Write out again, unaltered, the lines from the start through the line containing "hinged drop-in cover.".
(begin)
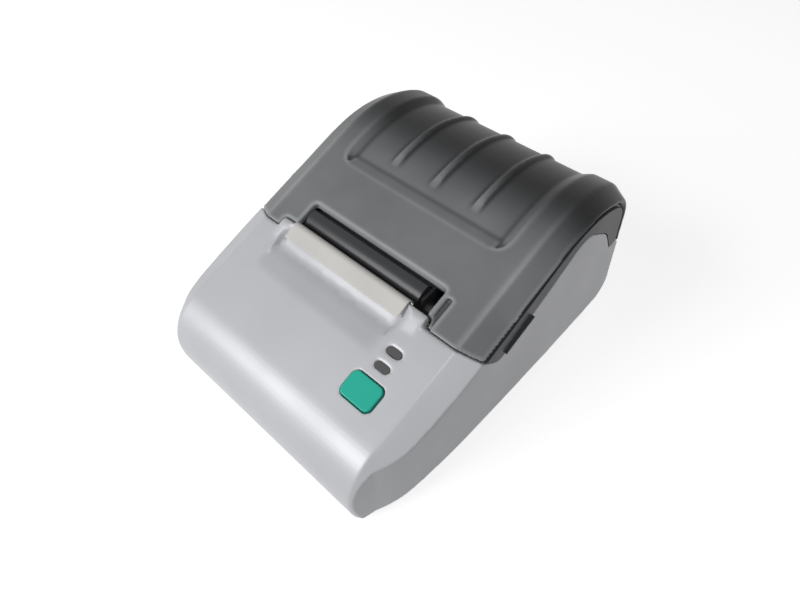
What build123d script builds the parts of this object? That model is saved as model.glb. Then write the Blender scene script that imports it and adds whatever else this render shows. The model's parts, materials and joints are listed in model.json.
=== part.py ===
"""Desktop receipt printer for 58 mm thermal paper, with a hinged drop-in cover.

Millimetres. X points to the printer's right as seen from the front, Y to the rear and Z up.
The origin is on the table under the middle of the printer. The cover is closed.
"""
from functools import lru_cache
from math import asin, atan2, cos, degrees, hypot, pi, radians, sin, sqrt, tan
import os

from build123d import *

# Outer form, seen from the side
half_length = 75.5
foot_height = 1.5
deck_slope = 22.0
nose_height = 16.2
nose_radius = 20.5
nose_bottom_y = -72.8
crest_start_y = 16.0
crest_radius = 60.0
back_radius = 51.0
back_turn = 26.0
shoulder_radius = 20.0
rear_lean = 5.6
rear_bend_height = 14.5

# Outer form, seen from above
flat_half_width = 47.0
chamfer_angle = 28.4
wing_reach = 11.0
widest_half = 56.8
widest_y = -26.5
side_draft = 1.15
form_top = 80.0

# Walls and gaps
wall = 2.4
seam = 0.35
cover_wall = 3.0
liner_gap = 0.1
liner_wall = 1.2
split_depth = 5.7
groove_width = 1.7
groove_depth = 1.1

# Sunken panel on the cover, with three raised lines
panel_front_y = 6.6
panel_front_run = 5.4
panel_half_width = 35.0
panel_side_run = 4.0
panel_depth = 1.9
panel_corner = 7.5
panel_end_z = 47.0
rib_middles = (-19.0, 0.2, 19.4)
rib_half_width = 1.2
rib_height = 1.1
rib_start_y = 14.5
rib_ramp = 8.0
rib_end_z = 50.0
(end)
◆ Answer for this exercise
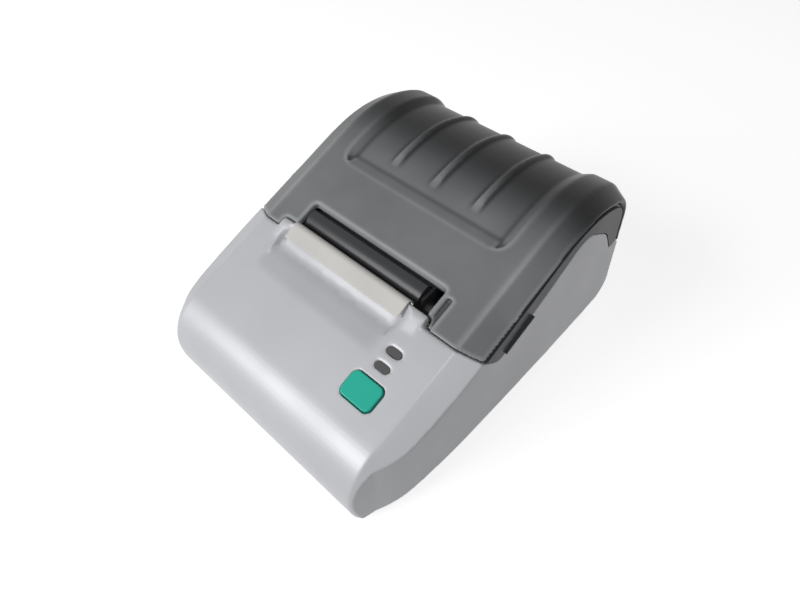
What build123d script builds the parts of this object? That model is saved as model.glb. Then write the Blender scene script that imports it and adds whatever else this render shows. The model's parts, materials and joints are listed in model.json.
=== part.py ===
"""Desktop receipt printer for 58 mm thermal paper, with a hinged drop-in cover.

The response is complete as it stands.